Now let those last two sentences sink in. All the media has to do is smear anyone - no matter how much of an expert - as ‘unpatriotic’ and their opinion carries no weight. Paging Hermann Goering at Nuremberg.
Only a nation of morons could be so controlled. Draw your own conclusions, re: our ‘education’ system.
This is what I teach my sons: in America, the truth is a dangerous thing. It is neither sought nor welcomed at any level - on your job, in your church, and in your town meeting. Even among your own kin. And, instead of setting you free, too much uttering of the truth in this society could very well put you behind bars.
Ask Don Sieglelman.
But the other things the American people don’t know or don’t want to know is how this works on every level, as I wrote above. The day after 9-11 at the radio station I worked at, WJBC AM1230 in Bloomington/Normal, Illinois, Station Manager Red Pitcher came in to the studio and told me in no uncertain terms that, from this day forward, we would be “red, white and blue, 24/7.”
What that meant was no criticism of the President, the attacks on Afghanistan or Iraq, or the civil liberties killing measures of the War on Terror ™. I could not, in good conscience, stop questioning the obvious problems with all three.

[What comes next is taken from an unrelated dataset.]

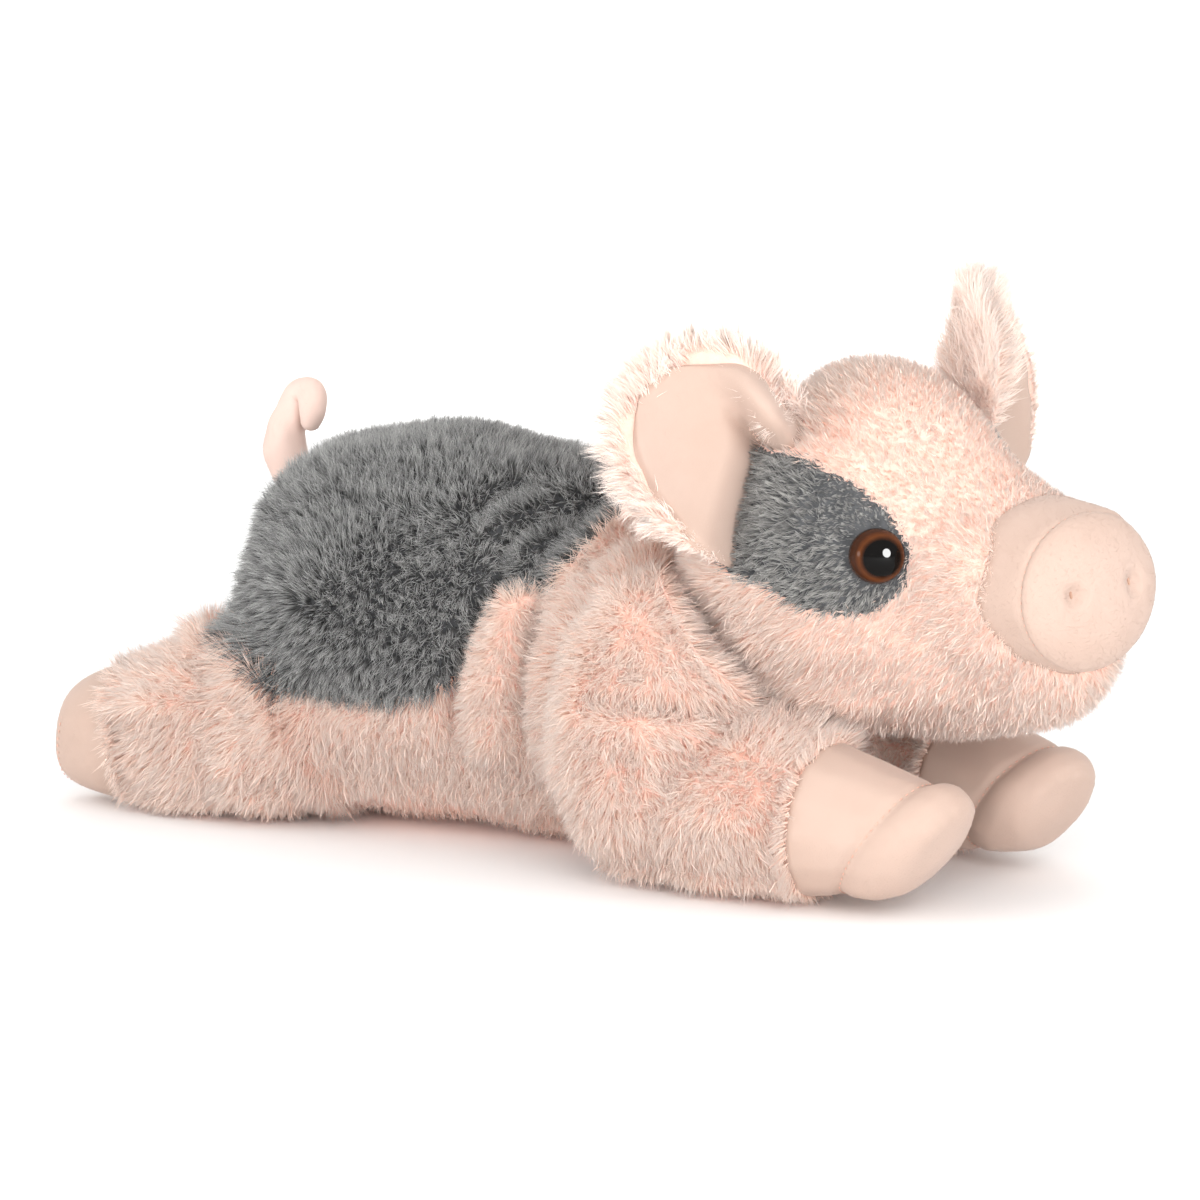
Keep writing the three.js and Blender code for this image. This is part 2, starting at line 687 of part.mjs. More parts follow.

So a few months after that, I was fired.
And in the end, the truth is a funny thing: it keeps popping it’s head up no matter how many times the right wingers in this country hammer it. Looking back, pretty much everything I said on the air after 9-11 has come true.
Does it matter in a nation which runs on lies and bullshit? Probably only for the dwindling number of educated and aware people in this country. All one has to do is wrap themselves in the flag and scream I’M A PATRIOT!! And then, the argument is over.
So Ms. Yellin gets to keep her cushy job spinning that which she knows to be lies. They say everyone has their price - even for their own soul. And our culture is full of sellers.